Every line of the material below must be repeated exactly.

** Start Source excerpt **

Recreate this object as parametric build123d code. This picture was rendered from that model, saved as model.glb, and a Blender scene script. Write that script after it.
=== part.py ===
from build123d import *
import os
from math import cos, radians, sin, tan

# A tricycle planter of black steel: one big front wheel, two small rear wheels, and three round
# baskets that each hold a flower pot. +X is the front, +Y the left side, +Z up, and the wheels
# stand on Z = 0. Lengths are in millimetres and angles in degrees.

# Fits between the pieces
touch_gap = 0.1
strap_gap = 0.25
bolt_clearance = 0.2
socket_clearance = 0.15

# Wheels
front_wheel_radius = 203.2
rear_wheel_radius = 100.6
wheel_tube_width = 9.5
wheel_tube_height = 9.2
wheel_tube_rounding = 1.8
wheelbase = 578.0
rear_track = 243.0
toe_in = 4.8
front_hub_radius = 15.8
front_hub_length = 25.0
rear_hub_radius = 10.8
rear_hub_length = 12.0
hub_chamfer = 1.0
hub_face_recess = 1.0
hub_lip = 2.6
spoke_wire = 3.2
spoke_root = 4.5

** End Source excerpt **

Written response
Recreate this object as parametric build123d code. This picture was rendered from that model, saved as model.glb, and a Blender scene script. Write that script after it.
=== part.py ===
from build123d import *
import os
from math import cos, radians, sin, tan

# A tricycle planter of black steel: one big front wheel, two small rear wheels, and three round
# baskets that each hold a flower pot. +X is the front, +Y the left side, +Z up, and the wheels
# stand on Z = 0. Lengths are in millimetres and angles in degrees.

# Fits between the pieces
touch_gap = 0.1
strap_gap = 0.25
bolt_clearance = 0.2
socket_clearance = 0.15

# Wheels
front_wheel_radius = 203.2
rear_wheel_radius = 100.6
wheel_tube_width = 9.5
wheel_tube_height = 9.2
wheel_tube_rounding = 1.8
wheelbase = 578.0
rear_track = 243.0
toe_in = 4.8
front_hub_radius = 15.8
front_hub_length = 25.0
rear_hub_radius = 10.8
rear_hub_length = 12.0
hub_chamfer = 1.0
hub_face_recess = 1.0
hub_lip = 2.6
spoke_wire = 3.2
spoke_root = 4.5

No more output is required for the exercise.